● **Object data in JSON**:
____

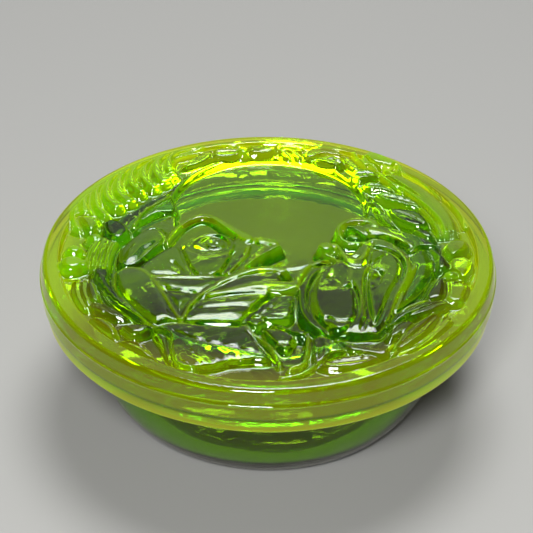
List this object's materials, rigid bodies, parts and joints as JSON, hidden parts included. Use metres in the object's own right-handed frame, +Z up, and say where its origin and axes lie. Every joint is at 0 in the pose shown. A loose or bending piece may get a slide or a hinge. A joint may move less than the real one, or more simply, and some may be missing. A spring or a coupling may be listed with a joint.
{
  "type": "covered glass dish",
  "caption": "Round pressed glass dish with a loose disc lid: roses and leaves in relief around a plain medallion, on a shallow flanged bowl.",
  "frame": {"origin": "centre of the flat base, on the surface that the dish stands on", "axes": "+Z up along the axis of the bowl, -Y the front: the side of the lid away from the medallion"},
  "size_m": [0.1212, 0.1212, 0.0441],
  "materials": {
    "bowl_glass": "fire-polished pressed uranium glass, yellow-green, glowing at its edges",
    "lid_glass": "fire-polished pressed uranium glass, yellow-green, glowing at its edges"
  },
  "bodies": {
    "bowl": {"bowl": "bowl_glass"},
    "lid": {"lid": "lid_glass"}
  },
  "joints": [
    {"name": "lid_lift", "type": "slide", "parent": "bowl", "child": "lid", "axis": [0, 0, 1], "range_m": [0, 0.06]}
  ]
}
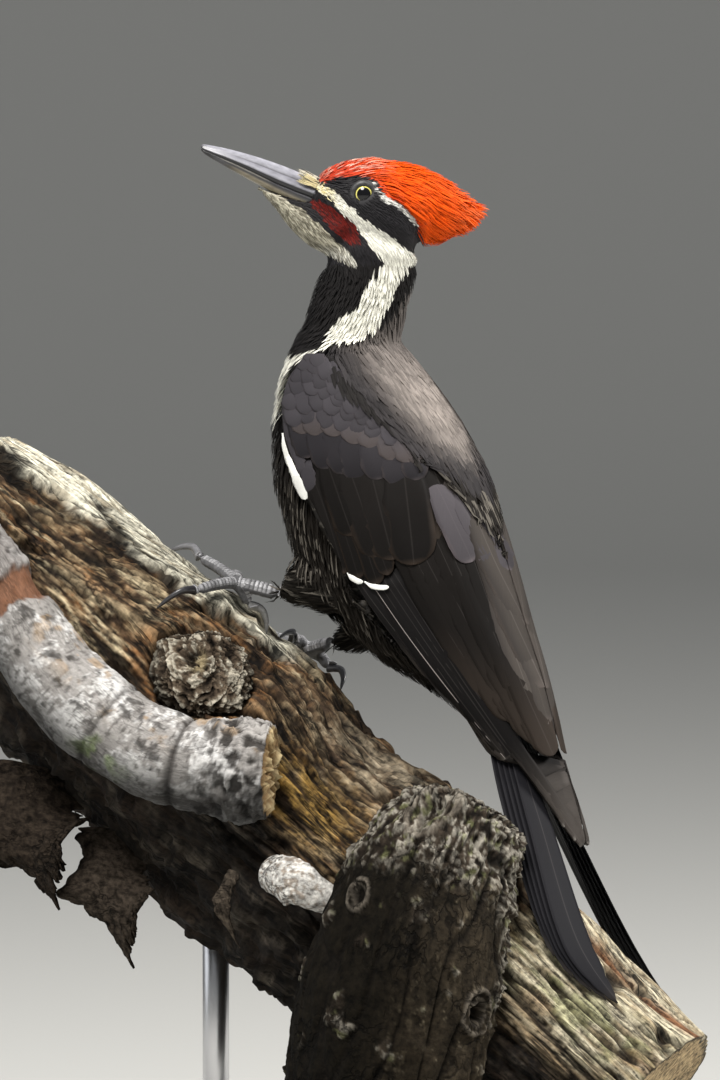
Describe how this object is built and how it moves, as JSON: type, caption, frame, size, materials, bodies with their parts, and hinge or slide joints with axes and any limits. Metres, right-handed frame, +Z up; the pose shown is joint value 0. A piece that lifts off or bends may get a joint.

____

● **Requirements**: Write out all the records above again, exactly as they stand.

● **Output for this exercise**:
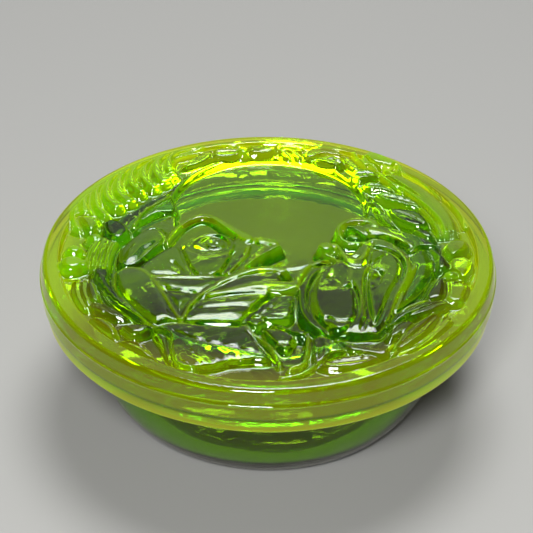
List this object's materials, rigid bodies, parts and joints as JSON, hidden parts included. Use metres in the object's own right-handed frame, +Z up, and say where its origin and axes lie. Every joint is at 0 in the pose shown. A loose or bending piece may get a slide or a hinge. A joint may move less than the real one, or more simply, and some may be missing. A spring or a coupling may be listed with a joint.
{
  "type": "covered glass dish",
  "caption": "Round pressed glass dish with a loose disc lid: roses and leaves in relief around a plain medallion, on a shallow flanged bowl.",
  "frame": {"origin": "centre of the flat base, on the surface that the dish stands on", "axes": "+Z up along the axis of the bowl, -Y the front: the side of the lid away from the medallion"},
  "size_m": [0.1212, 0.1212, 0.0441],
  "materials": {
    "bowl_glass": "fire-polished pressed uranium glass, yellow-green, glowing at its edges",
    "lid_glass": "fire-polished pressed uranium glass, yellow-green, glowing at its edges"
  },
  "bodies": {
    "bowl": {"bowl": "bowl_glass"},
    "lid": {"lid": "lid_glass"}
  },
  "joints": [
    {"name": "lid_lift", "type": "slide", "parent": "bowl", "child": "lid", "axis": [0, 0, 1], "range_m": [0, 0.06]}
  ]
}
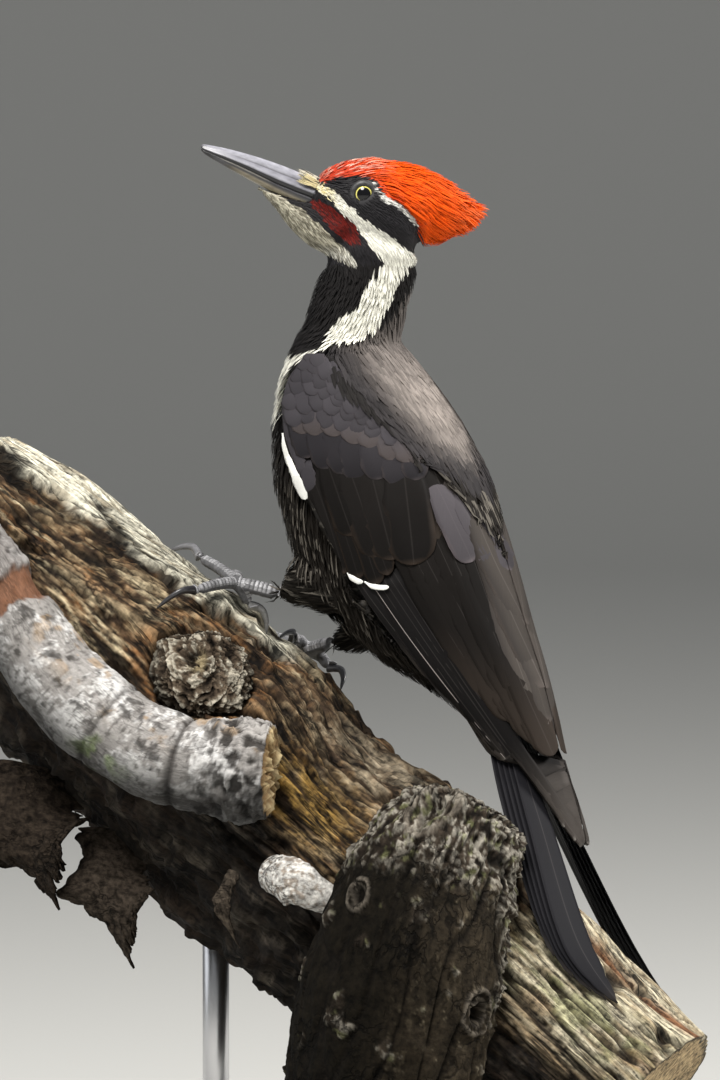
Describe how this object is built and how it moves, as JSON: type, caption, frame, size, materials, bodies with their parts, and hinge or slide joints with axes and any limits. Metres, right-handed frame, +Z up; the pose shown is joint value 0. A piece that lifts off or bends may get a joint.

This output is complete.